The museum can vie with the best for the number of names it has had throughout its history.

It started life as the The Industrial Museum Of Scotland. A decade later it was renamed as the The Museum Of Science and Art, only to be renamed as the Royal Scottish Museum in 1904.

With reorganisation in the 1980s it was amalgamated with the National Museum Of Antiquities (then housed in the National Portrait Gallery) and renamed the National Museums of Scotland (note the ‘s’).

Then in 1998 the new Museum Of Scotland opened next door to the National Museum.

This is the new building – purposely built to look like a defensive fortification. And to the left of the frame you can see part of the National Museum.

Museum Of Scotland in Edinburgh

Then in 2011 the Museum of Scotland was knocked through to connect to the National Museum and the whole museum was renamed yet again – this time as The National Museum Of Scotland.

If you look up Scottish museums on the Web, you will see them collectively described as ‘National Museums Scotland’. Note the missing ‘of’ and the additional ‘s’ to differentiate the collection from the National Museum of Scotland…
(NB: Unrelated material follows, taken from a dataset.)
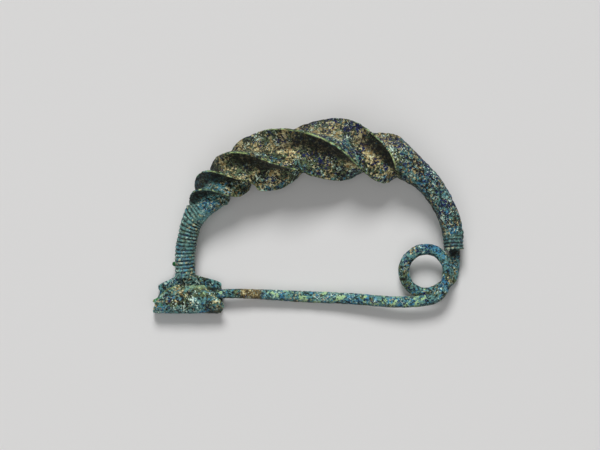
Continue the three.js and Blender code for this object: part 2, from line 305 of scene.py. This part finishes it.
def centripetal(points, per_span):
    """A smooth curve through points, with the knots spaced by the root of each span."""
    points = np.asarray(points, float)
    first = 2 * points[0] - points[1]
    last = 2 * points[-1] - points[-2]
    full = np.vstack([first, points, last])
    curve = []
    for k in range(1, len(full) - 2):
        p = full[k - 1 : k + 3]
        knots = np.concatenate([[0], np.cumsum(np.linalg.norm(np.diff(p, axis=0), axis=1) ** 0.5)])
        t = np.linspace(knots[1], knots[2], per_span, endpoint=False)[:, None]

        def blend(a, b, i, j):
            return ((knots[j] - t) * a + (t - knots[i]) * b) / (knots[j] - knots[i])

        a = [blend(p[i], p[i + 1], i, i + 1) for i in range(3)]
        b = [blend(a[i], a[i + 1], i, i + 2) for i in range(2)]
        curve.append(blend(b[0], b[1], 1, 2))
    return np.vstack([*curve, points[-1:]])


# The spring and the pin
WIRE_R = WIRE_D / 2
COIL_R = (EYE_D + WIRE_D) / 2
END_CORNER = np.pi * 0.265
CLEAR_OF_END = COIL_R + WIRE_R + END_GAP
BOW_END_AT = bow_at(BOW_END)[0][0]
COIL_AT = BOW_END_AT - [
    END_R * 0.88 + CLEAR_OF_END * np.cos(END_CORNER),
    CLEAR_OF_END * np.sin(END_CORNER),
    0,
]
COIL_SWEEP = TURN * 1.25
FORWARD_TURNS = 1.12
SWING_IN = BOW_SPAN - COIL_AT[0] - COIL_R
SWING_OUT = WIRE_D * 0.62
PITCH = WIRE_D + TURN_GAP
GUTTER_R = (GUTTER_W + PLATE_T) / 2
PIN_POINT = np.array(
    [POINT_INSET - PLATE_L / 2, PLATE_T + POINT_HEIGHT - PLATE_DROP, GUTTER_R - PLATE_BACK]
)
PIN_BENDS = [
    (0.91, 0, 0.1),
    (0.76, 0.185, 0.42),
    (0.61, 0.245, 0.62),
    (0.46, 0.355, 0.52),
    (0.36, 0.435, 0.36),
    (0.27, 0.41, 0.16),
    (0.13, 0.15, 0.03),
    (0, 0, 0),
]
WIRE_SIDES = 30
WIRE_STEP = 0.3
COIL_POINTS = 41
SPAN_STEPS = 40
BROWN_PATCH_STARTS = (13.6, 14.6)
BROWN_PATCH_ENDS = (18.6, 20)


def coil_point(turned):
    entering = SWING_IN * (1 - smooth(turned, 0, 0.9))
    leaving = SWING_OUT * smooth(turned, TURN + 0.2, COIL_SWEEP)
    r = COIL_R + entering + leaving
    z = PITCH * (min(turned / TURN, FORWARD_TURNS) - 0.5)
    return COIL_AT + [r * np.cos(turned), -r * np.sin(turned), z]


def wire_path():
    """Points at even steps along the middle of the wire, and the length run so far at each."""
    start = [
        BOW_END_AT + [0, END_R, -PITCH * 0.2],
        BOW_END_AT + [WIRE_R * 0.2, -WIRE_R, -PITCH * 0.42],
    ]
    turns = [coil_point(turned) for turned in np.linspace(0, COIL_SWEEP, COIL_POINTS)]
    spring_end = turns[-1] + [-WIRE_D * 1.5, -WIRE_R * 0.34, 0]
    pin = [
        mix(PIN_POINT, spring_end, share) + [0, rise * PIN_D, -sink * PIN_D]
        for share, rise, sink in PIN_BENDS
    ]
    rough_path = centripetal([*start, *turns, spring_end, *pin], SPAN_STEPS)
    run = np.concatenate([[0], np.cumsum(np.linalg.norm(np.diff(rough_path, axis=0), axis=1))])
    even = np.linspace(0, run[-1], round(run[-1] / WIRE_STEP))
    return np.stack([np.interp(even, run, column) for column in rough_path.T], 1), even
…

Yes, it is all very confusing and quite homely and appealing.

Correction 23 March 2016

My thanks to Donnie McCathie of of National Museums Scotland who points out that contrary to what I said in this article before this correction – National Museums Scotland does not include the two buildings of the Modern Art Museum on the edge of the city.

They are in fact part of National Galleries Scotland.

That said, I will keep the image of the signage for the Modern Art Museums here in this article because the signs are so quixotic:

modern-art-museum-sign-edinburgh

The ‘ottish onal of odern art one’ wording is not an error. This is the sign for The Scottish National Gallery Of Modern Art One.

Modern Art Two is across the road, with its corresponding half of the complete sign.

It makes perfect sense for a modern art museum to break the rules, but I wonder what foreign visitors make of it?